Double appel contre les brutalités policières.

logo-liberation-311x113  Béatrice Bantman

Les signataires demandent la libération de Momar Diop.

Le temps des pétitions est revenu. Thème imposé: la violence policière. Exemples choisis: l’évacuation brutale, dimanche 18 mai, d’un immeuble parisien investi par des militants et des sans-logis et l’arrestation musclée d’un sans-papiers, mercredi 14 mai, lors d’une manifestation au Grand Stade de Saint-Denis (93). Conséquence judiciaires: des manifestants molestés par les forces de l’ordre se retrouvent condamnés ou mis en examen.
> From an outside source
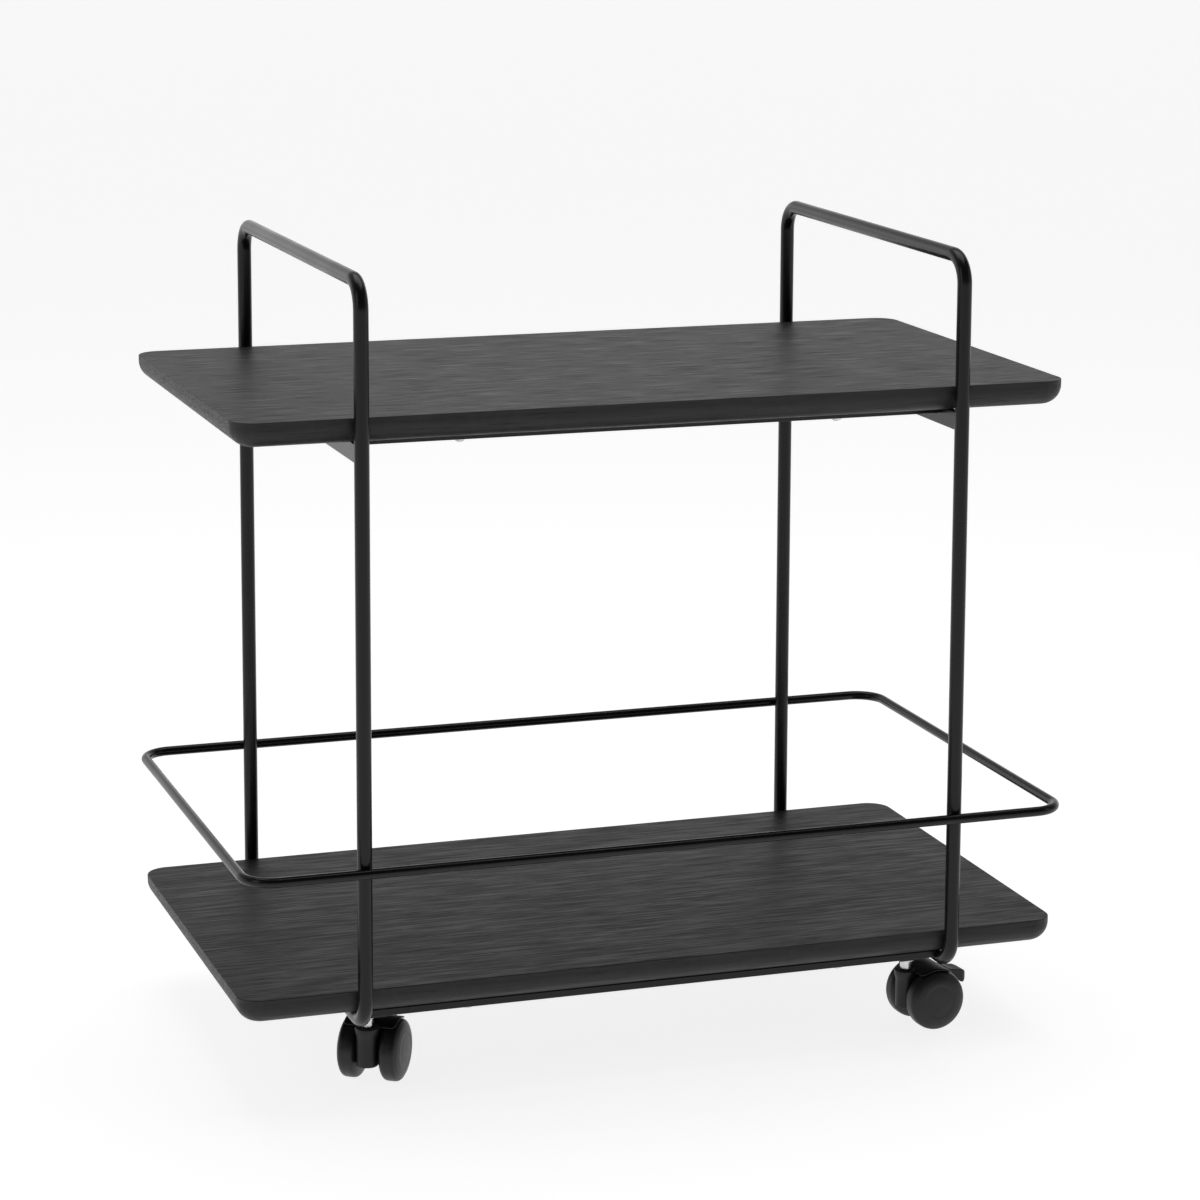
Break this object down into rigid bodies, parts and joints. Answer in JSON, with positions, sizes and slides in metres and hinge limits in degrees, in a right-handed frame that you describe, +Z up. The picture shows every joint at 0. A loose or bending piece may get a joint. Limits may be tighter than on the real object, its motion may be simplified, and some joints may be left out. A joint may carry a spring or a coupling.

Deux appels ont déjà été signés par plus de 300 personnalités, associations ou syndicats pour protester contre les brutalités policières et réclamer la libération de Hel Hadj Momar Diop, interpellé au Grand Stade et condamné à quatre mois de prison pour, entre autres délits, «violences à agent». Tous les témoins affirment pourtant qu’il a été roué de coups par les policiers. Parmi les signataires, «indignés par la violence et les insultes racistes» subies par ce Sénégalais, qui vit en France depuis plus de vingt ans, figurent des cinéastes dont Manuel Poirier (prix du Jury au Festival de Cannes), Jacques Audiard ou Enki Bilal, des écrivains comme Dan Franck ou Jean Vautrin, des comédiens, dont Annie Duperey, ainsi que des chercheurs, des universitaires tels Léon Schwartzenberg, des élus dont le sénateur-maire (PCF) d’Aubervilliers, l’ancien ministre Jack Ralite. Tous demandent la libération immédiate et la régularisation de Diop «pour que la justice ne devienne pas une annexe du ministère de l’Intérieur».
Parallèlement, un appel unitaire contre la répression et les violences policières circule depuis hier pour dénoncer l’attitude brutale des forces de police, dimanche, lors de la tentative d’occupation d’un immeuble place d’Iéna, inoccupé depuis six ans et appartenant au Crédit Lyonnais. «Trois militants, qui protégeaient pacifiquement des matraques les familles et leurs enfants, ont été victimes de violences, arrêtés, placés en garde à vue et mis en examen pour rébellion à agent avec arme par destination», rappelle le texte, qui souligne que de nombreux témoignages et images filmées confirment que cette accusation est dénuée de tout fondement et n’est qu’un «montage policier».
Une manipulation du même style est évoquée à propos de l’arrestation et de la condamnation de Diop. Lors de la manifestation devant le Grand Stade, un photographe de l’agence Associated Press a été molesté et une de ses pellicules a été saisie, tandis que la caméra d’un jeune homme qui avait filmé la scène a été confisquée. «Si la version de la police est aussi claire, pourquoi a-t-on fait disparaître les preuves?», interroge Stéphane Maugendre, l’avocat d’El Hadj Momar Diop. Le Syndicat national des journalistes dénonce pour sa part ces violences qui empêchent l’exercice de la profession. Pourtant, deux jours plus tard, au procès de Diop, les versions contradictoires des policiers et un certificat médical qui relevait que la déviation de la cloison nasale dont se plaignait un des policiers était un traumatisme ancien, n’ont pas empêché le président du tribunal de condamner le prévenu pour violence à agent. «Ces violences s’attaquent à des mouvements de chômeurs, de « sans droits et d’exclus, qui s’expriment par les seuls moyens en leur possession: les manifestations, les marches et les occupations. Ils visent aussi les militants associatifs, les citoyens qui leur apportent leur soutien et les journalistes qui font leur travail d’information», conclut l’appel.